The AGM-183 “Air-Launched Rapid Response Weapon” or abbreviated as “ARRW”, is said to be the American answer to Moscow’s Kh-47M2 Kinzhal.
With comparable physical characteristics, the newly-claimed speed of the ARRW still falls far shorter than the Russian counterpart, which is claimed to achieve speeds exceeding Mach 10, about 30% faster and double the range.
According to The Drive, the U.S. Air Force is set to purchase at least 8 of these new hypersonic missile prototypes, however, the official induction might take a few more years.
Currently, the ARRW has not even been test-fired and is undergoing captive flight trials (when the missile is not fired but attached to the pylons to test aerodynamics and structural strength) since June 2019 on the B-52 bomber, which is set to be its primary launch platform while discussions are underway to integrate it onto the B-1B Lancers as well.

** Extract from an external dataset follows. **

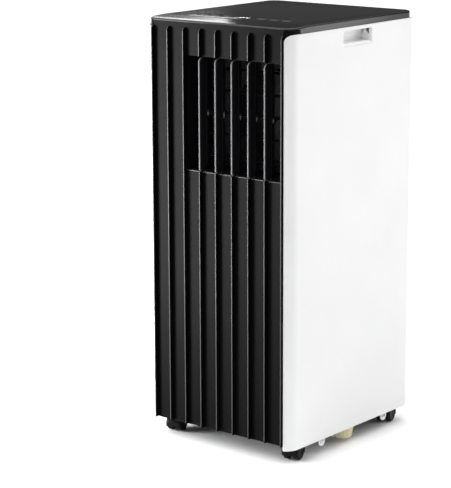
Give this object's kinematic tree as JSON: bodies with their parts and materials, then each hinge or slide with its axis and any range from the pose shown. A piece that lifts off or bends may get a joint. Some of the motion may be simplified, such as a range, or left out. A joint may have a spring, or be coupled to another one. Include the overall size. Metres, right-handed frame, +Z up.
{
  "type": "portable air conditioner",
  "caption": "Tall portable air conditioner: ribbed black front with a louvered outlet, white sides with hand grips, top control strip, rear filters and exhaust port, on twin-wheel casters.",
  "frame": {"origin": "on the floor under the centre of the footprint", "axes": "+Z up, -Y is the ribbed front, +X is the side next to the air outlet"},
  "size_m": [0.288, 0.332, 0.6865],
  "materials": {
    "satin_black_plastic": "satin moulded plastic",
    "lid_black_plastic": "satin moulded plastic",
    "white_plastic": "smooth white moulded plastic",
    "gloss_black_overlay": "glossy printed overlay",
    "keycap_black": "satin key caps",
    "inner_black_plastic": "matt moulded plastic",
    "grey_plastic": "matt moulded plastic",
    "caster_black": "moulded nylon",
    "natural_nylon": "translucent natural plastic",
    "painted_steel": "black enamel",
    "copper": null,
    "aluminium_fins": "bare fins",
    "circuit_board": "solder-masked board"
  },
  "bodies": {
    "cabinet": {"front_panel": "satin_black_plastic", "top_cover": "lid_black_plastic", "left_side_panel": "white_plastic", "right_side_panel": "white_plastic", "left_handle_cup": "white_plastic", "right_handle_cup": "white_plastic", "rear_cover": "white_plastic", "lower_intake_grille": "white_plastic", "exhaust_collar": "white_plastic", "control_overlay": "gloss_black_overlay", "display_lens": "gloss_black_overlay", "base_tray": "inner_black_plastic", "outlet_frame": "inner_black_plastic", "rear_drain_plug": "inner_black_plastic", "cord_gland": "inner_black_plastic", "electronics_box": "inner_black_plastic", "swing_motor": "grey_plastic", "mid_deck": "grey_plastic", "upper_blower_housing": "grey_plastic", "lower_blower_housing": "grey_plastic", "run_capacitor": "grey_plastic", "base_drain_cap": "natural_nylon", "upper_fan_motor": "painted_steel", "lower_fan_motor": "painted_steel", "compressor": "painted_steel", "hot_gas_pipe": "copper", "suction_pipe": "copper", "capillary_tube": "copper", "evaporator_coil": "aluminium_fins", "condenser_coil": "aluminium_fins", "control_board": "circuit_board"},
    "louver_1": {"louver_1": "satin_black_plastic"},
    "louver_2": {"louver_2": "satin_black_plastic"},
    "louver_3": {"louver_3": "satin_black_plastic"},
    "louver_4": {"louver_4": "satin_black_plastic"},
    "louver_5": {"louver_5": "satin_black_plastic"},
    "louver_link_bar": {"louver_link_bar": "inner_black_plastic"},
    "vane_1": {"vane_1": "inner_black_plastic"},
    "vane_2": {"vane_2": "inner_black_plastic"},
    "vane_3": {"vane_3": "inner_black_plastic"},
    "vane_4": {"vane_4": "inner_black_plastic"},
    "vane_5": {"vane_5": "inner_black_plastic"},
    "vane_link_bar": {"vane_link_bar": "inner_black_plastic"},
    "upper_filter_frame": {"upper_filter_frame": "white_plastic"},
    "upper_blower_wheel": {"upper_blower_wheel": "inner_black_plastic"},
    "lower_blower_wheel": {"lower_blower_wheel": "inner_black_plastic"},
    "key_power": {"key_power": "keycap_black"},
    "key_mode": {"key_mode": "keycap_black"},
    "key_timer": {"key_timer": "keycap_black"},
    "key_fan": {"key_fan": "keycap_black"},
    "key_down": {"key_down": "keycap_black"},
    "key_up": {"key_up": "keycap_black"},
    "caster_front_left_housing": {"caster_front_left_housing": "caster_black"},
    "caster_front_left_wheels": {"caster_front_left_wheels": "caster_black"},
    "caster_front_right_housing": {"caster_front_right_housing": "caster_black"},
    "caster_front_right_wheels": {"caster_front_right_wheels": "caster_black"},
    "caster_rear_left_housing": {"caster_rear_left_housing": "caster_black"},
    "caster_rear_left_wheels": {"caster_rear_left_wheels": "caster_black"},
    "caster_rear_right_housing": {"caster_rear_right_housing": "caster_black"},
    "caster_rear_right_wheels": {"caster_rear_right_wheels": "caster_black"}
  },
  "joints": [
    {"name": "louver_turn", "type": "hinge", "parent": "cabinet", "child": "louver_3", "pos_m": [0.032, -0.148, 0.54], "axis": [0, 0, 1], "range_deg": [-35, 35]},
    {"name": "louver_1_turn", "type": "hinge", "parent": "cabinet", "child": "louver_1", "pos_m": [-0.032, -0.148, 0.54], "axis": [0, 0, 1], "range_deg": [-35, 35]},
    {"name": "louver_2_turn", "type": "hinge", "parent": "cabinet", "child": "louver_2", "pos_m": [0, -0.148, 0.54], "axis": [0, 0, 1], "range_deg": [-35, 35]},
    {"name": "louver_4_turn", "type": "hinge", "parent": "cabinet", "child": "louver_4", "pos_m": [0.064, -0.148, 0.54], "axis": [0, 0, 1], "range_deg": [-35, 35]},
    {"name": "louver_5_turn", "type": "hinge", "parent": "cabinet", "child": "louver_5", "pos_m": [0.096, -0.148, 0.54], "axis": [0, 0, 1], "range_deg": [-35, 35]},
    {"name": "louver_link_turn", "type": "hinge", "parent": "louver_3", "child": "louver_link_bar", "pos_m": [0.032, -0.142, 0.54], "axis": [0, 0, 1], "range_deg": [-35, 35]},
    {"name": "vane_tilt", "type": "hinge", "parent": "cabinet", "child": "vane_3", "pos_m": [0.031, -0.121, 0.54], "axis": [1, 0, 0], "range_deg": [-30, 30]},
    {"name": "vane_1_tilt", "type": "hinge", "parent": "cabinet", "child": "vane_1", "pos_m": [0.031, -0.121, 0.471], "axis": [1, 0, 0], "range_deg": [-30, 30]},
    {"name": "vane_2_tilt", "type": "hinge", "parent": "cabinet", "child": "vane_2", "pos_m": [0.031, -0.121, 0.5055], "axis": [1, 0, 0], "range_deg": [-30, 30]},
    {"name": "vane_4_tilt", "type": "hinge", "parent": "cabinet", "child": "vane_4", "pos_m": [0.031, -0.121, 0.5745], "axis": [1, 0, 0], "range_deg": [-30, 30]},
    {"name": "vane_5_tilt", "type": "hinge", "parent": "cabinet", "child": "vane_5", "pos_m": [0.031, -0.121, 0.609], "axis": [1, 0, 0], "range_deg": [-30, 30]},
    {"name": "vane_link_tilt", "type": "hinge", "parent": "vane_3", "child": "vane_link_bar", "pos_m": [0.031, -0.112, 0.54], "axis": [1, 0, 0], "range_deg": [-30, 30]},
    {"name": "filter_tilt", "type": "hinge", "parent": "cabinet", "child": "upper_filter_frame", "pos_m": [0, 0.164, 0.4345], "axis": [-1, 0, 0], "range_deg": [0, 35]},
    {"name": "upper_blower_spin", "type": "hinge", "parent": "cabinet", "child": "upper_blower_wheel", "pos_m": [0.029, -0.057, 0.532], "axis": [0, 1, 0], "continuous": true},
    {"name": "lower_blower_spin", "type": "hinge", "parent": "cabinet", "child": "lower_blower_wheel", "pos_m": [0, 0.046, 0.148], "axis": [0, 1, 0], "continuous": true},
    {"name": "caster_front_left_swivel", "type": "hinge", "parent": "cabinet", "child": "caster_front_left_housing", "pos_m": [-0.12, -0.1265, 0.0306], "axis": [0, 0, 1], "continuous": true},
    {"name": "caster_front_left_roll", "type": "hinge", "parent": "caster_front_left_housing", "child": "caster_front_left_wheels", "pos_m": [-0.12145, -0.11965, 0.0135], "axis": [0.9781, 0.2079, 0], "continuous": true},
    {"name": "caster_front_right_swivel", "type": "hinge", "parent": "cabinet", "child": "caster_front_right_housing", "pos_m": [0.12, -0.1265, 0.0306], "axis": [0, 0, 1], "continuous": true},
    {"name": "caster_front_right_roll", "type": "hinge", "parent": "caster_front_right_housing", "child": "caster_front_right_wheels", "pos_m": [0.11854, -0.11965, 0.0135], "axis": [0.9781, 0.2079, 0], "continuous": true},
    {"name": "caster_rear_left_swivel", "type": "hinge", "parent": "cabinet", "child": "caster_rear_left_housing", "pos_m": [-0.12, 0.129, 0.0306], "axis": [0, 0, 1], "continuous": true},
    {"name": "caster_rear_left_roll", "type": "hinge", "parent": "caster_rear_left_housing", "child": "caster_rear_left_wheels", "pos_m": [-0.12145, 0.13585, 0.0135], "axis": [0.9781, 0.2079, 0], "continuous": true},
    {"name": "caster_rear_right_swivel", "type": "hinge", "parent": "cabinet", "child": "caster_rear_right_housing", "pos_m": [0.12, 0.129, 0.0306], "axis": [0, 0, 1], "continuous": true},
    {"name": "caster_rear_right_roll", "type": "hinge", "parent": "caster_rear_right_housing", "child": "caster_rear_right_wheels", "pos_m": [0.11854, 0.13585, 0.0135], "axis": [0.9781, 0.2079, 0], "continuous": true},
    {"name": "key_power_press", "type": "slide", "parent": "cabinet", "child": "key_power", "axis": [0, 0, -1], "range_m": [0, 0.0008], "stiffness_N_per_m": 300},
    {"name": "key_mode_press", "type": "slide", "parent": "cabinet", "child": "key_mode", "axis": [0, 0, -1], "range_m": [0, 0.0008], "stiffness_N_per_m": 300},
    {"name": "key_timer_press", "type": "slide", "parent": "cabinet", "child": "key_timer", "axis": [0, 0, -1], "range_m": [0, 0.0008], "stiffness_N_per_m": 300},
    {"name": "key_fan_press", "type": "slide", "parent": "cabinet", "child": "key_fan", "axis": [0, 0, -1], "range_m": [0, 0.0008], "stiffness_N_per_m": 300},
    {"name": "key_down_press", "type": "slide", "parent": "cabinet", "child": "key_down", "axis": [0, 0, -1], "range_m": [0, 0.0008], "stiffness_N_per_m": 300},
    {"name": "key_up_press", "type": "slide", "parent": "cabinet", "child": "key_up", "axis": [0, 0, -1], "range_m": [0, 0.0008], "stiffness_N_per_m": 300}
  ],
  "couplings": [
    {"joint": "louver_1_turn", "follows": "louver_turn", "ratio": 1},
    {"joint": "louver_2_turn", "follows": "louver_turn", "ratio": 1},
    {"joint": "louver_4_turn", "follows": "louver_turn", "ratio": 1},
    {"joint": "louver_5_turn", "follows": "louver_turn", "ratio": 1},
    {"joint": "louver_link_turn", "follows": "louver_turn", "ratio": -1},
    {"joint": "vane_1_tilt", "follows": "vane_tilt", "ratio": 1},
    {"joint": "vane_2_tilt", "follows": "vane_tilt", "ratio": 1},
    {"joint": "vane_4_tilt", "follows": "vane_tilt", "ratio": 1},
    {"joint": "vane_5_tilt", "follows": "vane_tilt", "ratio": 1},
    {"joint": "vane_link_tilt", "follows": "vane_tilt", "ratio": -1}
  ]
}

A new report by the U.S. congressional watchdog GAO (Government Accountability Office) stated, “Program officials stated that they plan to deliver eight hypersonic missiles: four to conduct flight tests and four spares.”
“Specifically, [the] ARRW [program] plans to develop an operational prototype with a solid-fuel booster, ordnance package, and specialized equipment to enable it to be carried on the B-52H.”
“According to program officials, the program will build knowledge through the flight and operational testing of prototype units, as well as potentially provide an operational capability from the deployment of any remaining spare test units.”
The devices capable of achieving speeds more than Mach 5 are considered Hypersonic. These hypersonic missiles make the air defence systems useless. With the addition of evasive manoeuvres along with hypersonic speeds, these missiles are virtually immune to any existing hard-kill air defence system in the world.
Russia has successfully added not one, but three hypersonic vehicles in its arsenal, which include the Zircon (tested recently), Kh-47M2 Kinzhal, and the Avangard. The latter is a hypersonic glide vehicle which can carry MIRV payloads.
At the time of its [Avangard’s] testing in December 2018, it was claimed that speeds exceeding Mach 27 were achieved.